Atualmente, o Bloco de Esquerda continua a destacar-se pelo seu apelo às camadas mais jovens, pela defesa de causas setoriais através da presença no movimento social informal, em particular nas suas manifestações de rua. Internamente, o BE opera por tendências, correntes e moções, sendo que estas disputam a liderança na Mesa Nacional, órgão máximo do partido entre Convenções, leia-se Congressos, e a estratégia nacional do partido através das moções apresentadas e votadas na Convenção.
Há duas grandes tendências dentro do partido - a Rede Anticapitalista, que reflete o legado do antigo PSR, onde está Francisco Louçã, Mariana Mortágua e Jorge Costa, e a Esquerda Alternativa, tendência herdeira da UDP, que conta com nomes como Pedro Filipe Soares, Joana Mortágua e Isabel Pires. Desde a fundação, com exceção de 2014, os grupos dirigentes que surgiram da soma destes três partidos, procuram manter a conciliação em listas conjuntas e moções únicas. Assim, na última Convenção, em Maio, a Rede Anticapitalista e a Esquerda Alternativa seguiram juntas para eleições formando uma espécie de bloco central bloquista, a Moção A, disputando a Convenção com as moções C, E, N e Q.
As páginas das moções C a Q enchem-se de críticas à atual direção, que vão desde a excessiva proximidade do Bloco ao PS, à atribuição arbitrária de cargos no partido e à falta de proximidade do Bloco com as suas bases e as populações. De facto, o Bloco de Esquerda tem sido incapaz de vingar no campo das autárquicas, tendo ficado com apenas 12 vereadores nas últimas eleições regionais. Ademais, tem sido igualmente inapto na consolidação de uma estrutura organizativa forte e numerosa.

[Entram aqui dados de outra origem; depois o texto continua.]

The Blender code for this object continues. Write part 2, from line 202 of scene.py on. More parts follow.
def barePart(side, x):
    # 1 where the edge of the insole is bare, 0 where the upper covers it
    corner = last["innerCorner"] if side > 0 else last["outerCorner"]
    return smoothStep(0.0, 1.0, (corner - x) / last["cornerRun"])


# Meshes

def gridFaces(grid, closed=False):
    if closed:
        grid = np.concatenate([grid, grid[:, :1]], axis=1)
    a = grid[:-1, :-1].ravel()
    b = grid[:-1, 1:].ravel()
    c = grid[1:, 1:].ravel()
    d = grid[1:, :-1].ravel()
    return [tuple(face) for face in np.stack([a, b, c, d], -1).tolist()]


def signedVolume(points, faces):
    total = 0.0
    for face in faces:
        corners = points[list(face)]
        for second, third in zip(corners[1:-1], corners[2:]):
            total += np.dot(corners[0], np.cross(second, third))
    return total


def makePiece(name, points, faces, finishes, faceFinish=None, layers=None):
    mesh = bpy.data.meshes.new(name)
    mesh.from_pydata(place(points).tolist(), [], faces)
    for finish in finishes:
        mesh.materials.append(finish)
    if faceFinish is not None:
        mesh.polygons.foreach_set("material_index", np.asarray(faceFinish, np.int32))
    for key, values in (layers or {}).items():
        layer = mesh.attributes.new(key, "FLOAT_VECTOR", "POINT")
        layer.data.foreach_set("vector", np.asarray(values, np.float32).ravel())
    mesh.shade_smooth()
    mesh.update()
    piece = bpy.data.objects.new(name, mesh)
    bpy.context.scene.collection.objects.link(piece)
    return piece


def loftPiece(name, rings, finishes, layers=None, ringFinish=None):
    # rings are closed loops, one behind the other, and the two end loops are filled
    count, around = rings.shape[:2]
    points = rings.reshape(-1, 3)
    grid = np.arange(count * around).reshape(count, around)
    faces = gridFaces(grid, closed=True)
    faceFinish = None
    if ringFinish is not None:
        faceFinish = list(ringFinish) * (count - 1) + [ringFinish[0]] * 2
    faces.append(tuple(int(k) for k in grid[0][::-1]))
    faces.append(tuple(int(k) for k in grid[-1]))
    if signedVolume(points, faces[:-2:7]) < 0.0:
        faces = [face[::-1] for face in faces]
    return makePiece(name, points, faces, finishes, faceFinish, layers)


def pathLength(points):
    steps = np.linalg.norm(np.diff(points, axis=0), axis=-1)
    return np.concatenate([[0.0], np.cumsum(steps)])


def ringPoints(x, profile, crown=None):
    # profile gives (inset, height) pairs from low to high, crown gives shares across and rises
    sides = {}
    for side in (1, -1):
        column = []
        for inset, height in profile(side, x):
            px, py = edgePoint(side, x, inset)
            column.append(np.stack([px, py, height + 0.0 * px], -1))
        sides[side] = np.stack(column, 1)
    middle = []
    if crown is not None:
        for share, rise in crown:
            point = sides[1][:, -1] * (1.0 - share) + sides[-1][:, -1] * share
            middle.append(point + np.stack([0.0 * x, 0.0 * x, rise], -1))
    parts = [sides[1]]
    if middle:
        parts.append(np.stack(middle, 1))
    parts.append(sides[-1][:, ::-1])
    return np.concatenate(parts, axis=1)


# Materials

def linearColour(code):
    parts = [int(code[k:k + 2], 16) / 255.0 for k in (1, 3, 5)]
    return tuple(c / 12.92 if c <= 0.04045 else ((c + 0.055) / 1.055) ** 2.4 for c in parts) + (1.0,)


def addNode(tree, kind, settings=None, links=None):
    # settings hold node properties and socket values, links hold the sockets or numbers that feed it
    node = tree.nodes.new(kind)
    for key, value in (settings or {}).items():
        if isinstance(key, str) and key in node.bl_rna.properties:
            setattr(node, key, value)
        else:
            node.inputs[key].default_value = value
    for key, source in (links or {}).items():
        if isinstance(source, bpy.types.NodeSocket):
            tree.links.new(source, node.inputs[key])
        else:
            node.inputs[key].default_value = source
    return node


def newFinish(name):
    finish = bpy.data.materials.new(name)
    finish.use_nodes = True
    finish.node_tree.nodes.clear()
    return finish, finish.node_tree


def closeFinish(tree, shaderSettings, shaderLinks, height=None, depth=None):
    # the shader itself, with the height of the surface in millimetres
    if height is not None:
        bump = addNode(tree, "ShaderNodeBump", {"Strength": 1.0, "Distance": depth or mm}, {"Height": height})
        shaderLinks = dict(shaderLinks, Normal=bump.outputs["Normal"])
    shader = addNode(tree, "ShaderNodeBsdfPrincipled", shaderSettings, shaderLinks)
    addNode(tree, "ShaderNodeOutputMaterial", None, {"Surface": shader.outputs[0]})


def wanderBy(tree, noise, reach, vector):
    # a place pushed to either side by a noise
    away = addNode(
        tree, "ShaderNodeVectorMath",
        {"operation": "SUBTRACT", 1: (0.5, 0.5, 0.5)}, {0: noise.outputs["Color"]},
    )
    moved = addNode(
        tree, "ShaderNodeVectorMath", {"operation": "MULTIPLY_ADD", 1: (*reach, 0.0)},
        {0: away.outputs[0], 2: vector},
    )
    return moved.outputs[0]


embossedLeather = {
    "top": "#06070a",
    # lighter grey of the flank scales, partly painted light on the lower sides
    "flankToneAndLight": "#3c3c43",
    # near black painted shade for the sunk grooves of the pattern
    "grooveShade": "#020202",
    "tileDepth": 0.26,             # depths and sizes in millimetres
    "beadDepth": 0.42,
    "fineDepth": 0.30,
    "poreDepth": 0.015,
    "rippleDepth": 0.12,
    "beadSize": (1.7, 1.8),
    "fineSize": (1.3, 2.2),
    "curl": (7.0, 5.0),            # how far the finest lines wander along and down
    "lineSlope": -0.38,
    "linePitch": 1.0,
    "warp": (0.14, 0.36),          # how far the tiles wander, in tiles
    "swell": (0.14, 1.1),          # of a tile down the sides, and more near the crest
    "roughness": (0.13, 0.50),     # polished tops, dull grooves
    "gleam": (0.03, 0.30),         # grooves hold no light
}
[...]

A Moção E, que corresponde à tendência Convergência e se assume como ecossocialista, é uma das vozes críticas da atual direção que tem lugar na Mesa Nacional. É a este órgão que cabe a votação das listas para as legislativas, sob proposta das assembleias distritais e regionais. Em Santarém, a lista mais votada apontava Ana Sofia Ligeiro, da Convergência, para cabeça de lista. Contudo, a direção tomou a iniciativa de apresentar o nome da atual deputada Fabíola Cardoso para primeiro lugar. Foi aí que a Convergência e a moção N, ao todo, 22 dos bloquistas eleitos para a Mesa Nacional, abandonaram a reunião em protesto contra o que consideram ser mais uma “intolerável e antidemocrática violação dos estatutos”.

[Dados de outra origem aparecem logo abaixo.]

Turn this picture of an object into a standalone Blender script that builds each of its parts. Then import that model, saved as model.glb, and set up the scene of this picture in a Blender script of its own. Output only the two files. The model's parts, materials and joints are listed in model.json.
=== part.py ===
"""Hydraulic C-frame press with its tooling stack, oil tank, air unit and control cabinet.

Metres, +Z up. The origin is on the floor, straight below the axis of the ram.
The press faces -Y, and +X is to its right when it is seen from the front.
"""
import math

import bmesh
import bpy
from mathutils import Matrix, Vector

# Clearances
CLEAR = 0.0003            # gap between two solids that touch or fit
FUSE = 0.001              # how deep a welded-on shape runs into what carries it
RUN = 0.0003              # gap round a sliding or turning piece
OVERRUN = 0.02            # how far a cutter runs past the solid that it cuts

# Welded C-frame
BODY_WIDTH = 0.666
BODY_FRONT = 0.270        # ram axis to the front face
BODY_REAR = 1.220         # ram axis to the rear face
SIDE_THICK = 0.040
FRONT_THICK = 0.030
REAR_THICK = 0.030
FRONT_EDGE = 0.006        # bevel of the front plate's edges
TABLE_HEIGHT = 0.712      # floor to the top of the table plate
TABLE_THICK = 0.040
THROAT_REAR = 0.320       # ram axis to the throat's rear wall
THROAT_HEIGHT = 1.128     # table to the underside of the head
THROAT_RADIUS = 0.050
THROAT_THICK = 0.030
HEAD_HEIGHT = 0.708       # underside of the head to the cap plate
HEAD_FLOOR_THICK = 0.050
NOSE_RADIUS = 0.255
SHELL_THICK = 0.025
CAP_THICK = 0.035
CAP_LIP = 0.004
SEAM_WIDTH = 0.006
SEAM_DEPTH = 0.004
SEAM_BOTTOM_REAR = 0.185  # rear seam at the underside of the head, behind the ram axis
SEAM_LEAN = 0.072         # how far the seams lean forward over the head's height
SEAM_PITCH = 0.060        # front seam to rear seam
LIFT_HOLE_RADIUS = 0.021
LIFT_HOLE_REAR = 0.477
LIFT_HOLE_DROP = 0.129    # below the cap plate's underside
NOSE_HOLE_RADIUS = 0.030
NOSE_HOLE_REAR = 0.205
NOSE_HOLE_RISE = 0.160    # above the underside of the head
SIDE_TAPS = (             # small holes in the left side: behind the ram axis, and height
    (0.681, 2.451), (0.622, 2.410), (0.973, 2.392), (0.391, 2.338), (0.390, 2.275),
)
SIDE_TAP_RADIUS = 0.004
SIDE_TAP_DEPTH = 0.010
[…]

O Bloco, que Francisco Louçã afirma ser "o único partido que não censura as contribuições para as moções. O único partido da democracia do século XXI, que reconhece o direito de tendência, o único partido que se preocupa com a transparência", terá agora de responder perante as suas bases, por aquilo que vários aderentes chamaram o funcionamento do partido por “cúpulas” nas moções apresentadas na última Convenção.
Para onde vai...
Nas últimas legislativas em 2019, após quatro anos de geringonça, o Bloco de Esquerda manteve 19 deputados apesar de perder quase 51 mil votos em relação a 2015. Ao considerar esta queda eleitoral, as vozes dividem-se, havendo quem atribua a diminuição do eleitorado do Bloco ao apoio que o partido deu ao Governo Socialista.
Durante as negociações do Orçamento do Estado para 2022, o Bloco de Esquerda apresentou 9 propostas concretas cuja rejeição ditou o seu sentido de voto. Destacam-se a revogação do fator de sustentabilidade e a revogação da caducidade unilateral das convenções coletivas de trabalho.

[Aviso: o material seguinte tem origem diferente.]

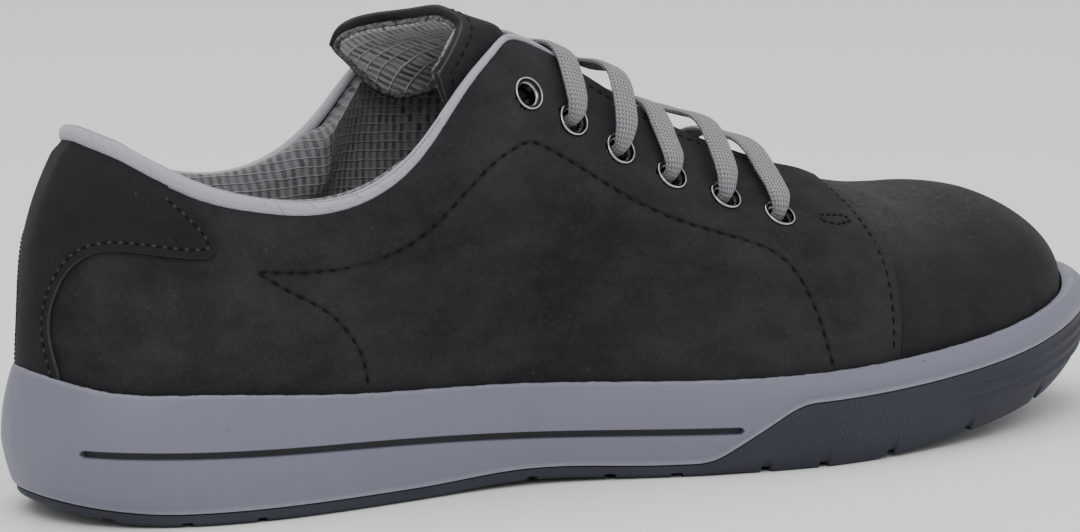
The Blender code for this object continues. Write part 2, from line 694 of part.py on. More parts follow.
def piping():
    """Build the cord that edges the collar, from one facing corner round the heel to the other."""
    share = np.append(UPPER_STATIONS[UPPER_STATIONS < PIPING_END - 0.002], PIPING_END)
    path = []
    for side in (-1, 1):
        outer, inner, _ = layers(side, share, np.ones(len(share)))
        across = inner - outer
        across[:, 2] = 0.0
        across /= np.linalg.norm(across, axis=1)[:, None]
        thin = PIPING_RADIUS * (1 - 0.25 * ramp(share, 0.31, 0.37))
        along = np.gradient(outer, axis=0)
        if side < 0:
            along[0] = (0.0, -1.0, 0.0)
        else:
            along[0] = (0.0, 1.0, 0.0)
        up = np.cross(along, across) * -side
        up /= np.linalg.norm(up, axis=1)[:, None]
        up *= np.sign(up[:, 2:3])
        path.append((outer + across * (thin * 0.95)[:, None] + up * (thin + 2 * CLEARANCE)[:, None], thin))
    line = np.concatenate((path[0][0][::-1], path[1][0][1:])) - MIDDLE
    thin = np.concatenate((path[0][1][::-1], path[1][1][1:])) / PIPING_RADIUS
    curve = bpy.data.curves.new("collar_piping", "CURVE")
    curve.dimensions = "3D"
    curve.bevel_depth = PIPING_RADIUS
    curve.bevel_resolution = 1
    curve.use_fill_caps = True
    spline = curve.splines.new("POLY")
    spline.points.add(len(line) - 1)
    for point, place, radius in zip(spline.points, line, thin):
        point.co = (*place, 1.0)
        point.radius = radius
    made = bpy.data.objects.new("collar_piping", curve)
    SNEAKER.objects.link(made)
    curve.materials.append(TAPE)
    return made


def tongue():
    """Build the padded tongue: it follows the inside of the facings and flares at the top."""
    across = np.linspace(-1, 1, 9)

    def arch(centre_x, centre_z, half, edge_x, edge_z):
        bend = np.abs(across)
        x = centre_x + (edge_x - centre_x) * bend ** 2
        z = centre_z + (edge_z - centre_z) * bend ** 2.2
        return np.column_stack((x * SOLE_LENGTH, half * SOLE_WIDTH * across, z * FACING_HEIGHT))

    rows = [arch(*row) for row in TONGUE_TOP]
    for share in TONGUE_STATIONS:
        sides = []
        for side in (-1, 1):
            rise = np.array((TONGUE_TUCK, (1 + TONGUE_TUCK) / 2, 1.0))
            _, inner, normal = layers(side, np.full(3, share), rise)
            sides.append(inner - normal * TONGUE_GAP)
        left, right = sides
        half = (right[2] - left[2])[1] / 2
        middle = (left[2] + right[2]) / 2 + np.array((0.0, 0.0, TONGUE_CROWN * half))
        quarter = [(middle + edge[2]) / 2 + np.array((0, 0, 0.25 * TONGUE_CROWN * half)) for edge in sides]
        rows.append(np.array([*left, quarter[0], middle, quarter[1], *right[::-1]]))
    rows += [arch(*row) for row in TONGUE_FOOT]
    face = np.array(rows)
    along = np.gradient(face, axis=0)
    sideways = np.gradient(face, axis=1)
    normal = np.cross(along, sideways)
    normal /= np.linalg.norm(normal, axis=-1)[..., None]
    normal *= np.sign(normal[..., 2:3])
    thick = np.interp(np.arange(len(rows)), (0, len(TONGUE_TOP) + 1, len(rows) - 1), (1.0, 1.0, 0.45))
    thick = TONGUE_THICKNESS * thick[:, None] * (1 - 0.45 * np.abs(across) ** 4)
    under = face - normal * thick[..., None]
    rings = [np.concatenate((top, low[::-1])) for top, low in zip(face, under)]
    return skin("tongue", rings, NUBUCK, caps="flat")


def insole():
    """Build the insole on the floor of the cup, inside the upper."""
    at = both(SOLE_STATIONS)
    edge = rim_inset(at) + LIP_WIDTH + CUP_FIT + VAMP_WALL + QUARTER_STEP + 3 * CLEARANCE
    low = cup_floor(at) + CLEARANCE
    rings = [
        sole_ring(SOLE_STATIONS, edge, low),
        sole_ring(SOLE_STATIONS, edge, low + 0.75 * INSOLE_THICKNESS),
        sole_ring(SOLE_STATIONS, edge + INSOLE_ROUND, low + INSOLE_THICKNESS),
    ]
    return skin("insole", rings, MESH)


def lace_bars():
    """Build the straight flat bars of the lacing; the top pair of eyelets stays empty."""
    for bar, lift in enumerate(LACE_RISE):
        number = bar + 1
        share, rise = EYELETS[number]
        halves = []
        for side in (-1, 1):
            rises = np.array((rise, rise, rise + 0.02, rise + 0.07, rise + 0.15, 1.0))
            # Height over the leather in thicknesses of the lace, then share of its width
            rows = (
                (-0.70, 0.58), (0.94, 0.62), (1.88, 0.80), (2.00 + 0.4 * lift, 1.0),
                (1.65 + 0.8 * lift, 1.0), (1.12 + lift, 1.0),
            )
            outer, _, normal = layers(side, np.full(len(rises), share), rises)
            normal[:3] = normal[0]
            line = outer + normal * np.array([r[0] for r in rows])[:, None] * LACE_THICKNESS
            halves.append((line, np.array([r[1] for r in rows])))
        (left, size), (right, _) = halves
        middle = (left[-1] + right[-1]) / 2 + np.array((0.0, 0.0, 0.47 * LACE_THICKNESS))
        line = np.concatenate((left, [middle], right[::-1]))
        size = np.concatenate((size, [1.0], size[::-1]))[:, None]
        way = np.gradient(line, axis=0)
        way /= np.linalg.norm(way, axis=1)[:, None]
        _, _, along = eyelet_place(-1, number)
        along_inner = eyelet_place(1, number)[2]
        blend = np.linspace(0, 1, len(line))[:, None]
        wide = along * (1 - blend) + along_inner * blend
        wide -= way * (wide * way).sum(1)[:, None]
        wide /= np.linalg.norm(wide, axis=1)[:, None]
        up = np.cross(way, wide) * LACE_THICKNESS / 2
        wide = wide * size * LACE_WIDTH / 2
        rings = [
            np.array((p - a * 0.8 - b, p + a * 0.8 - b, p + a, p + a * 0.8 + b, p - a * 0.8 + b, p - a))
            for p, a, b in zip(line, wide, up)
        ]
        skin(f"lace_bar_{number}", rings, BRAID, caps="flat")


slots(outsole())
midsole()
insole()
shell = upper()
counter()
piping()
tongue()
eyelets(shell)
lace_bars()
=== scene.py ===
"""A low lace-up safety sneaker, dressed for a studio picture.

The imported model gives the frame. Every piece below is drawn over the same last (the foot-shaped
surface that the shoe is built on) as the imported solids, in metres, with the toe towards +X.
"""
from __future__ import annotations

import logging
import math
from dataclasses import dataclass, field
from enum import Enum
from typing import Any, Callable, Iterable, Sequence

import bmesh
import bpy
import numpy as np
from mathutils import Matrix, Vector


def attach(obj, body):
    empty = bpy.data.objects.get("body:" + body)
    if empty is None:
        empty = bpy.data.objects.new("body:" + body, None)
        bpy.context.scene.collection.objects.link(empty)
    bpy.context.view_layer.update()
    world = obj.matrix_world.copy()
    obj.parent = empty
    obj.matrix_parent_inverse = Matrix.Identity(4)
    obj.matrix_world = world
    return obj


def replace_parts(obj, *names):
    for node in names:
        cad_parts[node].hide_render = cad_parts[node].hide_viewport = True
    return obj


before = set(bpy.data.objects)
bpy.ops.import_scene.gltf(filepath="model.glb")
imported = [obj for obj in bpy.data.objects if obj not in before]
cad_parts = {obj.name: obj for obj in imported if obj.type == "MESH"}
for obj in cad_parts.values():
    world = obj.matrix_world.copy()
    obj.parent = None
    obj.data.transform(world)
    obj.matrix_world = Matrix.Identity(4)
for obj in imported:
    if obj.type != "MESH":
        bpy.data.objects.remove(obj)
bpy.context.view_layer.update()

logging.basicConfig(level=logging.INFO, format="%(name)s: %(message)s")
LOG = logging.getLogger("sneaker")

Array = np.ndarray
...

Apesar do Bloco defender que o executivo de António Costa recusou todas as propostas feitas pelo partido, e que o voto contra assentou numa defesa do seu programa, é ainda incerto se o partido será ou não penalizado nas próximas eleições - as mais recentes sondagens apontariam para uma resposta positiva a esta questão.
A atual crise política nacional e os confrontos internos entre tendências ditarão o futuro do Bloco de Esquerda. Após o resultado desastroso nas presidenciais de 2021, em que a candidata do Bloco, Marisa Matias, perdeu mais de metade dos seus eleitores, é fundamental para o Bloco de Esquerda manter-se como terceira força política em Portugal.
Com a crescente polarização do espectro político um pouco por toda a Europa e a urgência de combater eficazmente as forças reacionárias que silenciosamente se organizam, resta questionar que lugar (e que legado) assumirá a nova esquerda do Bloco e que lugar tomarão os portugueses com ela.